To me, this is the epitome of bravery. Learning to cope with never ending pain and chronic disease is, to me, the bravest thing any of us do. And most of us don't give ourselves enough credit for it! We should! Never giving up; researching everything we can to find good treatment options for ourselves. Learning to be our own best advocates. Supporting the ICA who fights tirelessly for IC funding, awareness and medical and patient education. These people deserve to be acknowledged for their Bravery in my opinion!

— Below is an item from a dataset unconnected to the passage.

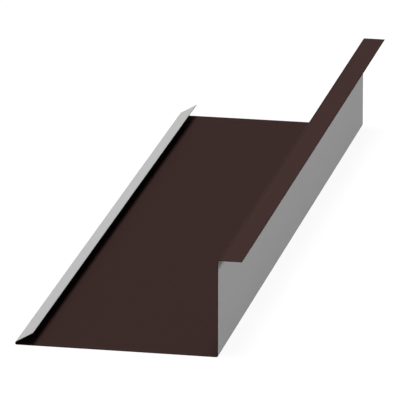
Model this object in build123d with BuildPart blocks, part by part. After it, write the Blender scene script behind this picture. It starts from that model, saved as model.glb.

But nobody is writing about IC. We don't have an "A-list" celebrity that has IC that will come forward and speak out about it. We don't have any high profile doctors, celebrities or health organizations getting out there and raising awareness like Ms. Jolie and all the female celebrities who have spoken out about their battle with breast cancer. To see all these people speaking out it would lead you to believe there are are more women fighting breast cancer than any other health condition and that would be wrong. Heart disease is the number one killer of women in this country but it now has the "Go Red" campaign with lots of celebrities joining that bandwagon to spread the word. About 600,000 people die of heart disease in the United States every year–that’s 1 in every 4 deaths. But heart disease IS preventable! These numbers don't have to be this high; medicine KNOWS how to prevent heart disease. That mystery has been unlocked.
So, again, compare that number to the millions suffering on a daily basis with Interstitial Cystitis. We don't know what causes it. We don't have a cure. And we don't have sufficient treatments. We number in the millions and we don't have the money pouring in for research like breast cancer and heart disease, yet we far outnumber people fighting those diseases. The ICA was on Capitol Hill last week lobbying Congress to restore research funding to the NIH for IC research! But compared to the money pouring in for breast cancer research, we are the "ugly stepchild" by comparison with the ICA fighting tirelessly (thank you ICA) to get what research funding crumbs we can to help unlock the mystery that is IC!
So, here's to every single IC patient out there that is fighting their battle with IC and associated conditions, not knowing when or how or if we will ever see the level of relief that will give us the quality of life Ms. Jolie now has. You are my IC Warriors and you are BRAVE!